Assuming an already run grid like this:
ubergrid_output/
results.json
model_0.pkl
model_1.pkl
...
Running the command
ubergrid jpmml ubergrid_output
will change that directory to
ubergrid_output/
results.json
model_0.pkl
model_0.pmml
model_1.pkl
model_1.pmml
...
It also adds a field to all of the results.json
dicts.
{
"pmml_file": "ubergrid_output/model_0.pmml",
// All the other stuff.
// ...
}
To run the timing, specify two additional optional arguments:
ubergrid jpmml \
ubergrid_output \
--pmml-evaluator example-1.3-SNAPSHOT.jar \
--file-to-evaluate training.csv
The --pmml-evaluator
argument requires a JPMML Evaluator jar.
The version as of this writing is 1.3 but it's slottable as long as it's called in the same way, which may or may not be true for future releases.
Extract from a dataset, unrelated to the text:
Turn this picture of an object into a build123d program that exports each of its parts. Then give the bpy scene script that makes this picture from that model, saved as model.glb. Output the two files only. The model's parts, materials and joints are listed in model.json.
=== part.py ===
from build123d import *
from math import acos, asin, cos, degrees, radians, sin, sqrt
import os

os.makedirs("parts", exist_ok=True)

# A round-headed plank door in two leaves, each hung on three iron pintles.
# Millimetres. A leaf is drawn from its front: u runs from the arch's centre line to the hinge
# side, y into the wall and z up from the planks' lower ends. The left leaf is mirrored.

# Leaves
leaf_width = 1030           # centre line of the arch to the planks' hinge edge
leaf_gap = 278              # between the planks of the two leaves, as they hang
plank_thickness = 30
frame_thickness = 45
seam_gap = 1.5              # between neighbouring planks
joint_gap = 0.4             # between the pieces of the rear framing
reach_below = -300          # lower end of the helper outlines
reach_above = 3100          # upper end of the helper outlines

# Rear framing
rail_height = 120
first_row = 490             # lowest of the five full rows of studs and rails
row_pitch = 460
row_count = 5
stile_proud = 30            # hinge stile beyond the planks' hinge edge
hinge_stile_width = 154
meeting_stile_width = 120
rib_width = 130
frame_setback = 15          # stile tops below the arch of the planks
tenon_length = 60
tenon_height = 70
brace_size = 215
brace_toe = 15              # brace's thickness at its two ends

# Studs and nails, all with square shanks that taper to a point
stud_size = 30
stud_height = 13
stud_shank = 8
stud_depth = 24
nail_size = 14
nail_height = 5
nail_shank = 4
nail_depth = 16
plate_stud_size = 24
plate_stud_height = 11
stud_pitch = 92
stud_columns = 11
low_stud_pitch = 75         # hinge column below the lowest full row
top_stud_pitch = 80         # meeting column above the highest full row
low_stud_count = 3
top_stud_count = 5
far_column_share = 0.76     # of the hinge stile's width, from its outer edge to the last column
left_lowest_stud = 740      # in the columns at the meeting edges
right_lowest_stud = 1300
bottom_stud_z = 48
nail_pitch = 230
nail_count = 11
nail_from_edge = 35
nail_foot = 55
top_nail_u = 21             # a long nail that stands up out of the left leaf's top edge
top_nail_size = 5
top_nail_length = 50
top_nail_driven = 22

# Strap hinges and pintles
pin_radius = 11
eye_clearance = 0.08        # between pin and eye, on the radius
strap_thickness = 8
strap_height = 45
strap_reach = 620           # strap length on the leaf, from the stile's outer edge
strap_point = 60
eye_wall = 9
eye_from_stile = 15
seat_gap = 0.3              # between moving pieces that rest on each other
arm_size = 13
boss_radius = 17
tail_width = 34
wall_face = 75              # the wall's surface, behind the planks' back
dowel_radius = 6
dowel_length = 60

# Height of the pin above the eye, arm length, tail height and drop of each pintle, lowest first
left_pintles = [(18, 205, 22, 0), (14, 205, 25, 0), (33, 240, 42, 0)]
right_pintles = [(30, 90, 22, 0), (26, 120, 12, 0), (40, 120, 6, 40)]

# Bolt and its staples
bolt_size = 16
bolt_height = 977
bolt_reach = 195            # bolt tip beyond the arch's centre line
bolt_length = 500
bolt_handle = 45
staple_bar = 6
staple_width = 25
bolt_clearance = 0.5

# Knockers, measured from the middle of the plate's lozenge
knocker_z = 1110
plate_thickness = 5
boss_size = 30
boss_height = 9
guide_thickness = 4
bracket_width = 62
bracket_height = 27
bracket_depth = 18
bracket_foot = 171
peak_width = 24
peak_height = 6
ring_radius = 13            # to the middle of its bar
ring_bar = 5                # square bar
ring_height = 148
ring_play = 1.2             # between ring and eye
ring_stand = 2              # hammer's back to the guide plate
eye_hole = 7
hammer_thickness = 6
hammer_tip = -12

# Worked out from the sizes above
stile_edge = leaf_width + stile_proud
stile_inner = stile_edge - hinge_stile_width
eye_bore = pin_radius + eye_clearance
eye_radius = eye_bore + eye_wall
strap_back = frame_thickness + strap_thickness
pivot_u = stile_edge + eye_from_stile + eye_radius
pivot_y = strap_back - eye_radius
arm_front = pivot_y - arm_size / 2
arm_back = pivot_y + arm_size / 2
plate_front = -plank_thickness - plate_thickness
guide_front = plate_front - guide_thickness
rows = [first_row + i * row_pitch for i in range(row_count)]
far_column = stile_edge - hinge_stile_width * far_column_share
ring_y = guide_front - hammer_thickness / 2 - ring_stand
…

I'll do my best to keep up.
When you run the jpmml command you get another couple of fields added to results.json
:
{
"pmml_file": "ubergrid_output/model_0.pmml",
// If PMML evaluation was selected.
"pmml_total_prediction_time": time_for_pmml_prediction,
"pmml_total_prediction_records": number_of_pmml_predictions,
// Plus everything else.
// ...
}
It's important to note that there are a couple of issues with the timing. Ubergrid calls the evaluator per model as a subprocess, which means the JVM startup time is included. Roughly speaking you can compensate for this by subtracting 1 or 2 seconds from the total prediction time before dividing by the number of records to get the time per prediction. If the file's large enough (but not so large as to overfill the JVM heap) this won't change the results all that much. In addition to the JVM warmup the JPMML evaluator program must read and deserialize the csv file it's predicting. As of 1.3, this is done on multiple cores, but it's still a non-trivial contribution to the timing. The timing information is still valuable because both JVM warmup and csv deserialization are constant across runs, so the relative runtime changes between different sets of model parameters should be unaffected.